Comment: English isn't well suited for speed reading (Score 2) 92

by Rodot (#46847057) Attached to: Why Speed-Reading Apps Don't Work
I am German, so please excuse me, if my English isn't that good. There once was a study in Germany, what effect almost exclusively lower case in german texts would have. The result was, that texts are better understandable with nouns written with an upper case first letter. They serve as anchors, especially, when reading fast. Furthermore, in English it is common, that the same word is used as a verb and a noun. This actually would be a damn good reason to write nouns with an upper case first letter. When you skim through an English text, and notice, for example, the word "jump", you don't even know, if it is the verb or the noun. This can also be a source of ambiguity. Another big source of ambiguity is the usage of "it" to refer to almost everything, because most words don't have a grammatical gender.

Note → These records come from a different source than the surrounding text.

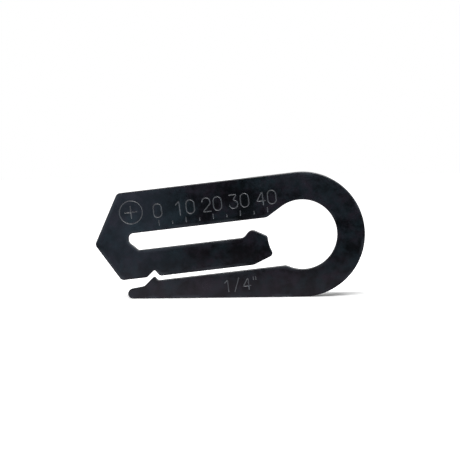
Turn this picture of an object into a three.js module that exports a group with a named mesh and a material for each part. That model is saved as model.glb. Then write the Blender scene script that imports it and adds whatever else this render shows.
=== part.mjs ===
// A flat hand jig cut from one black steel plate, with no loose pieces.
//
// A pointed head carries two limbs. The upper arm runs into a round bow, and the bow's lower arm comes back
// under the head as a tapered finger. The tongue lies between the arms: above it is a slot, and below it a
// narrow gate that leads past a notch and a matching nub to the finger hole.
//
// The plate stands on the lower arm's straight edge: X runs along that edge, Y through the plate, Z up. Its
// outline is drawn from the bow's centre, along and across the top edge, and then turned to stand.
import * as THREE from "three";

// Driving dimensions, in millimetres and degrees.
const plateThickness = 3.175;
const edgeRounding = 0.35;

// The bow, and what is laid out from it.
const fingerHoleRadius = 12.7;
const bowWidth = 10.16;
const upperArmWidth = 15.24;
const slotWidth = 6.35;
const armTaper = 6;
const armCornerRadius = 3;

// The gate's lower edge enters the finger hole this far above the hole's lowest point.
const gateRise = 2.15;
const gateGap = 1.5;

const headReach = 75.9;
const headPointDrop = 17.8;
const headEdgeAngle = 60;
const headCornerRadius = 1.9;

// The slot's blind end, and its mouth at the finger hole.
const slotReach = 63.35;
const slotEndWidth = 3.1;
const slotCutbackAngle = 45;
const slotCornerRadius = 1.85;
const slotHeelRadius = 0.75;
const mouthAngle = 30;
const mouthRadius = 3;

// The tongue's end: a hook into the slot, and a bevelled nose that follows the finger hole.
const hookReach = 18.5;
const hookHeight = 2.95;
const hookBackAngle = 45;
const hookFrontAngle = 30;
const hookRadius = 2.4;
const hookRootRadius = 2;
const noseBevelReach = 18.9;
const noseBevelAngle = 20;
const noseBevelRadius = 3.2;
const noseCornerRadius = 1.4;

// The notch under the head, and the nub that lies in it at the gate's width.
const notchReach = 55.2;
const notchDepth = 2.5;
const notchBackAngle = 38.5;
const notchFrontAngle = 57.5;
const notchRootRadius = 0.6;
const notchBackRadius = 1.1;
const notchFrontRadius = 1.75;
const nubPeakRadius = 0.7;
const nubFrontRadius = 1.4;
const nubHeelRadius = 1.2;

// The rounded tip of the lower arm, past the notch.
const fingertipOverhang = 8.9;
const fingertipRadius = 1.9;
const fingertipSlope = 4.3;

// How finely round stretches and rounded edges are cut into facets.
const arcDeviation = 0.005;
const edgeFacets = 3;

const degrees = Math.PI / 180;

// The unit vector at a heading, and the one a quarter turn to its left.
const ahead = (heading) => new THREE.Vector2(Math.cos(heading * degrees), Math.sin(heading * degrees));
const leftOf = (heading) => ahead(heading + 90);

// A straight edge of the outline: it passes through a point at a heading, with the metal on its left.
class Straight {
  constructor(point, heading) {
    this.point = point;
    this.heading = heading;
  }

  // The same edge moved to its left.
  offset(distance) {
    return new Straight(this.point.clone().addScaledVector(leftOf(this.heading), distance), this.heading);
  }

  // The point of the edge nearest to another point.
  nearest(point) {
    const direction = ahead(this.heading);
    return this.point.clone().addScaledVector(direction, point.clone().sub(this.point).dot(direction));
  }

  directionAt() {
    return ahead(this.heading);
  }

  // A straight stretch needs no points between its ends.
  between() {
    return [];
  }
}

// A round edge of the outline: turn is 1 where it runs anticlockwise, with the metal inside, and -1 where it
// runs clockwise, with the metal outside.
class Round {
  constructor(centre, radius, turn) {
    this.centre = centre;
    this.radius = radius;
    this.turn = turn;
  }

  offset(distance) {
    return new Round(this.centre, this.radius - this.turn * distance, this.turn);
  }

  nearest(point) {
    return point.clone().sub(this.centre).setLength(this.radius).add(this.centre);
  }

  directionAt(point) {
    const heading = point.clone().sub(this.centre).angle() / degrees;
    return leftOf(heading).multiplyScalar(this.turn);
  }

  // The straight edge that touches this one at a heading.
  tangent(heading) {
    const touch = this.centre.clone().addScaledVector(leftOf(heading), -this.turn * this.radius);
    return new Straight(touch, heading);
  }

  // The points that divide the arc from start to end, without either of them.
  between(start, end) {
    const from = start.clone().sub(this.centre).angle();
    const to = end.clone().sub(this.centre).angle();
    const sweep = THREE.MathUtils.euclideanModulo((to - from) * this.turn, 2 * Math.PI);
    const step = 2 * Math.acos(1 - Math.min(arcDeviation / this.radius, 0.5));
    const count = Math.ceil(sweep / step);
    const points = [];
    for (let i = 1; i < count; i++) {
      const heading = (from + (this.turn * sweep * i) / count) / degrees;
      points.push(this.centre.clone().addScaledVector(ahead(heading), this.radius));
    }
    return points;
  }
}

// Where two edges cross. A straight edge crosses a round one twice, and every corner here is the left one.
function crossing(a, b) {
  if (a instanceof Round) return crossing(b, a);
  const direction = ahead(a.heading);
  if (b instanceof Straight) {
    const other = ahead(b.heading);
    const along = b.point.clone().sub(a.point).cross(other) / direction.cross(other);
    return a.point.clone().addScaledVector(direction, along);
  }
  const foot = a.nearest(b.centre);
  const halfChord = Math.sqrt(b.radius ** 2 - foot.distanceToSquared(b.centre));
  return foot.addScaledVector(direction, direction.x < 0 ? halfChord : -halfChord);
}

// The joint between two edges: their touching point where the radius is null, else a fillet of that radius,
// which lies in the metal on an outer corner and outside it on an inner one.
function joint(a, b, radius) {
  if (radius === null) {
    const point = a instanceof Straight ? a.nearest(b.centre) : b.nearest(a.centre);
    return { start: point, end: point, points: [point] };
  }
  const corner = crossing(a, b);
  const turn = Math.sign(a.directionAt(corner).cross(b.directionAt(corner)));
  const centre = crossing(a.offset(turn * radius), b.offset(turn * radius));
  const start = a.nearest(centre);
  const end = b.nearest(centre);
  const fillet = new Round(centre, radius, turn);
  return { start, end, points: [start, ...fillet.between(start, end), end] };
}

// The whole outline as points, anticlockwise, from its edges and the radius that ends each of them.
function outlineOf(edges) {
  const joints = edges.map(({ edge, end }, i) => joint(edge, edges[(i + 1) % edges.length].edge, end));
  return edges.flatMap(({ edge }, i) => {
    const before = joints.at(i - 1);
    return [...edge.between(before.end, joints[i].start), ...joints[i].points];
  });
}

// A point of the drawing, from the bow's centre.
const at = (along, across) => new THREE.Vector2(along, across);

// The plate's outline, with the top edge level.
function plateOutline() {
  const bow = new Round(at(0, 0), fingerHoleRadius + bowWidth, 1);
  const fingerHole = new Round(at(0, 0), fingerHoleRadius, -1);

  // Heights of the level edges. The tongue takes what the slot and the gate leave between the arms.
  const slotTop = bow.radius - upperArmWidth;
  const tongueTop = slotTop - slotWidth;
  const armTop = gateRise - fingerHole.radius;
  const tongueBottom = armTop + gateGap;

  const headPoint = at(-headReach, bow.radius - headPointDrop);
  const hookPeak = at(-hookReach, tongueTop + hookHeight);
  const slotCutback = at(-slotReach, slotTop - slotEndWidth);

  // The nub follows the notch at the width of the gate.
  const notchRoot = at(-notchReach, tongueBottom + notchDepth);
  const notchBack = new Straight(notchRoot, notchBackAngle);
  const notchFront = new Straight(notchRoot, -notchFrontAngle);
  const nubPeak = crossing(notchBack.offset(-gateGap), notchFront.offset(-gateGap));

  // The fingertip is a full round that rests on the arm's lower edge.
  const armBottom = bow.tangent(-armTaper);
  const tipLine = armBottom.offset(fingertipRadius);
  const tipReach = notchReach + fingertipOverhang;
  const tipCentre = crossing(tipLine, new Straight(at(-tipReach, 0), 90));
  const fingertip = new Round(tipCentre, fingertipRadius, 1);

  return outlineOf([
    { edge: bow.tangent(180), end: headCornerRadius },
    { edge: new Straight(headPoint, 180 + headEdgeAngle), end: headCornerRadius },
    { edge: new Straight(headPoint, -headEdgeAngle), end: headCornerRadius },
    { edge: new Straight(at(0, tongueBottom), 0), end: notchBackRadius },
    { edge: notchBack, end: notchRootRadius },
    { edge: notchFront, end: notchFrontRadius },
    { edge: new Straight(at(0, tongueBottom), 0), end: noseBevelRadius },
    { edge: new Straight(at(-noseBevelReach, tongueBottom), noseBevelAngle), end: noseCornerRadius },
    { edge: fingerHole, end: noseCornerRadius },
    { edge: new Straight(hookPeak, 180 - hookFrontAngle), end: hookRadius },
    { edge: new Straight(hookPeak, 180 + hookBackAngle), end: hookRootRadius },
    { edge: new Straight(at(0, tongueTop), 180), end: slotHeelRadius },
    { edge: new Straight(slotCutback, 180 - slotCutbackAngle), end: slotCornerRadius },
    { edge: new Straight(at(-slotReach, 0), 90), end: slotCornerRadius },
    { edge: new Straight(at(0, slotTop), 0), end: mouthRadius },
    { edge: fingerHole.tangent(mouthAngle), end: null },
    { edge: fingerHole, end: armCornerRadius },
    { edge: new Straight(at(0, armTop), 180), end: nubFrontRadius },
    { edge: new Straight(nubPeak, 180 - notchFrontAngle), end: nubPeakRadius },
    { edge: new Straight(nubPeak, 180 + notchBackAngle), end: nubHeelRadius },
    { edge: fingertip.tangent(180 + fingertipSlope), end: null },
    { edge: fingertip, end: null },
    { edge: armBottom, end: null },
    { edge: bow, end: null },
  ]);
}

// The plate lying in the drawing's plane, turned so that the lower arm's edge is level, its thickness
// centred on that plane. The edges are rounded inwards, so the outline keeps its size.
function plateGeometry() {
  const turned = plateOutline().map((point) => point.rotateAround(new THREE.Vector2(), armTaper * degrees));
  const geometry = new THREE.ExtrudeGeometry(new THREE.Shape(turned), {
    depth: plateThickness - 2 * edgeRounding,
    bevelEnabled: true,
    bevelThickness: edgeRounding,
    bevelSize: edgeRounding,
    bevelOffset: -edgeRounding,
    bevelSegments: edgeFacets,
  });
  return geometry.center();
}

const blackSteel = new THREE.MeshStandardMaterial({
  name: "black_steel",
  color: new THREE.Color(0.013, 0.015, 0.019),
  roughness: 0.42,
  metalness: 0,
});

// Stood up on the lower arm's edge, centred above the origin.
const plate = new THREE.Mesh(plateGeometry(), blackSteel);
plate.name = "jig_plate";
plate.geometry.computeBoundingBox();
plate.rotation.x = Math.PI / 2;
plate.position.z = -plate.geometry.boundingBox.min.y;

const jig = new THREE.Group();
jig.add(plate);

export default jig;
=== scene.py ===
"""A flat hand jig of black steel plate, standing on its lower edge on a white table.

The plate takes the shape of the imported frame. This script engraves it, gives it its satin black finish,
and sets it in a small white studio. Sizes and places are in metres, and angles in degrees.
"""
import math

import bmesh
import bpy
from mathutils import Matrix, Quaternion, Vector


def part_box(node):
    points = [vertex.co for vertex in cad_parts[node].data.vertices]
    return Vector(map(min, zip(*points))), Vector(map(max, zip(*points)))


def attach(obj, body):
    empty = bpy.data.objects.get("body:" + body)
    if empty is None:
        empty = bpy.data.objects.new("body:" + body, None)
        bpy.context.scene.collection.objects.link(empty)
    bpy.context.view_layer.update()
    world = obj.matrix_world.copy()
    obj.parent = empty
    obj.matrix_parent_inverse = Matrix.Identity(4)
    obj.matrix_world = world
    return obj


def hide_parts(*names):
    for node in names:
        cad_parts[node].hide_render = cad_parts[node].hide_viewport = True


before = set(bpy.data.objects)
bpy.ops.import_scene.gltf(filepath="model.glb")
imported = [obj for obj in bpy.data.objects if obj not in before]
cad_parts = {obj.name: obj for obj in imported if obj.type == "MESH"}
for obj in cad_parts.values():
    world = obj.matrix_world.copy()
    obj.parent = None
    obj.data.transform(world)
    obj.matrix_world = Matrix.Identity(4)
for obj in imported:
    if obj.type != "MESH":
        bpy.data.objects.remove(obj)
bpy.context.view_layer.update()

# The plate's drawing: along its top edge and across it, from the bow's centre.
BOW_RADIUS = 0.02286
TOP_EDGE_TILT = 6
plate_low, plate_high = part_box("jig_plate")
bow_centre = Vector((plate_high.x - BOW_RADIUS, plate_low.y, plate_low.z + BOW_RADIUS))

# The plate's copy before the cut. It is parted in strips, so that no face gets many holes.
MERGE_REACH = 0.000001
FLAT_ANGLE = 0.2
PARTING_STEP = 0.004

# After the cut, what is thinner than a sliver is merged, and an edge that bends more than a lip is sharp.
SLIVER = 0.000003
LIP_ANGLE = 38

# The groove that a round-nosed engraving cutter leaves, and the steps of its bends and its round ends.
GROOVE_WIDTH = 0.00042
GROOVE_DEPTH = 0.00012
CUTTER_RADIUS = (GROOVE_WIDTH**2 / 4 + GROOVE_DEPTH**2) / (2 * GROOVE_DEPTH)
CUTTER_FINENESS = 6
BEND_STEP = 15
RING_STEP = 7.5
END_STEP = 30
END_TIP = 0.05

# A scale in millimetres on the upper arm, with a number each centimetre.
SCALE_START = -0.0515
SCALE_PITCH = 0.010
SCALE_NUMBERS = ("0", "10", "20", "30", "40")
DIGIT_HEIGHT = 0.0050
DIGIT_SPACING = 0.0041
DIGIT_BASE = 0.0124
TICK_BASE = 0.0096
LONG_TICK = 0.0016
SHORT_TICK = 0.0008

# A centre mark on the head, and the slot's width on the lower arm.
MARK_CENTRE = (-0.0613, 0.0154)
MARK_RADIUS = 0.0042
MARK_CROSS = 0.0022
WIDTH_LABEL = ("1", "/", "4", '"')
LABEL_START = (-0.0306, -0.0176)
LABEL_HEIGHT = 0.0043
LABEL_SPACING = 0.0035

# Digits as single strokes, in shares of their height: each corner has its place and the radius of its bend.
DIGITS = {
    "0": [(0, 0, 0.3), (0.6, 0, 0.3), (0.6, 1, 0.3), (0, 1, 0.3)],
    "1": [(0.08, 0.76, 0), (0.34, 1, 0.04), (0.34, 0, 0)],
    "2": [(0, 0.72, 0), (0, 1, 0.28), (0.6, 1, 0.28), (0.6, 0.55, 0.3), (0, 0, 0.05), (0.6, 0, 0)],
    "3": [
        (0.03, 1, 0), (0.57, 1, 0.05), (0.27, 0.6, 0.05),
        (0.6, 0.6, 0.3), (0.6, 0, 0.3), (0, 0, 0.28), (0, 0.2, 0),
    ],
    "4": [(0.46, 0, 0), (0.46, 1, 0.04), (0, 0.3, 0.05), (0.62, 0.3, 0)],
    "/": [(0.05, -0.05, 0), (0.5, 1.05, 0)],
}
CLOSED_DIGITS = ("0",)
DIGIT_WIDTH = 0.6

# The inch mark's two short strokes, in shares of the label's height.
INCH_MARK_PLACES = (0.1, 0.3)
INCH_MARK_FOOT = 0.78

# The finish's two blacks, as linear colours, and the patches in which they change over.
TEAL_BLACK = (0.0042, 0.0076, 0.0098, 1)
VIOLET_BLACK = (0.0076, 0.0060, 0.0090, 1)
DRIFT_SIZE = 0.014
DRIFT_PLACE = (0.730, 0, 1.755)
DRIFT_SPECK = 0.0032

# The patches in which the finish is darker or lighter, and the levels between which it changes.
TONE_SIZE = 0.010
TONE_PLACE = (-1.277, 0, -1.601)
TONE_SPECK = 0.0040
TONE_LEVELS = (0.30, 1.85)

# How much specks count in both kinds of patches, and the part of the noise that the patches use.
SPECK_SHARE = 0.55
MOTTLE_RANGE = (0.40, 0.60)

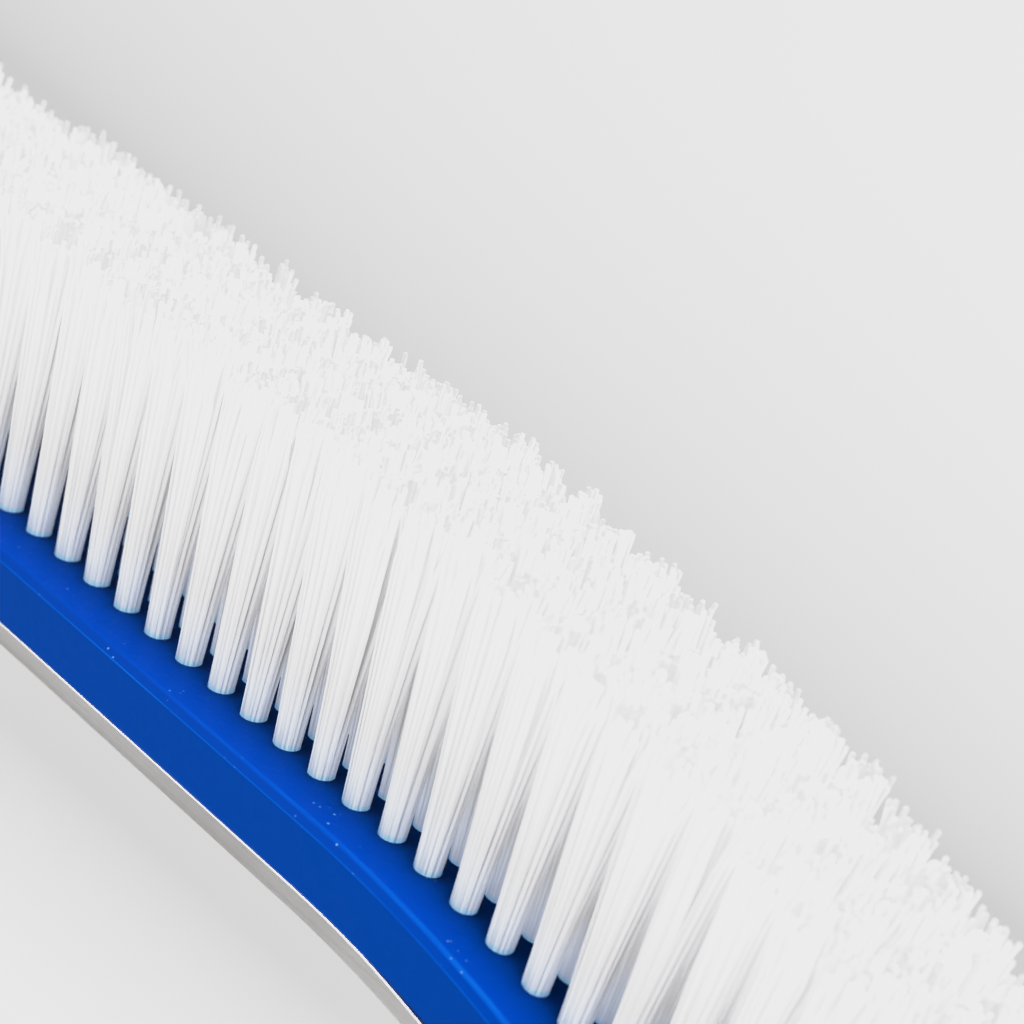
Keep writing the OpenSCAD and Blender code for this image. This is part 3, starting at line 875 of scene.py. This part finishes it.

You have to be aware of that, when you are creating relative sentences in English. Even people are not always gendered in English. Is the tennis player female or male? You often have to read a fair bit into a text, until he/she (see?) is referenced as "her" or "him". I have seen some discussions between native English speakers on the internet, were someone wrote sth. like "Ah, so the teacher was your mother!" or "I thought, the cat was chasing the car, not the dog." Oh, this last example has another ambiguity. I should write "I thought, the cat, not the dog, was chasing the car". This ambiguity does not occur in German because articles are declined dependent on the gender and relation. To put it in a nutshell, it seems logical, that speed reading is especially hard in English. The more possible ambiguities you have, the more likely you will have to stop and think about, what is really meant.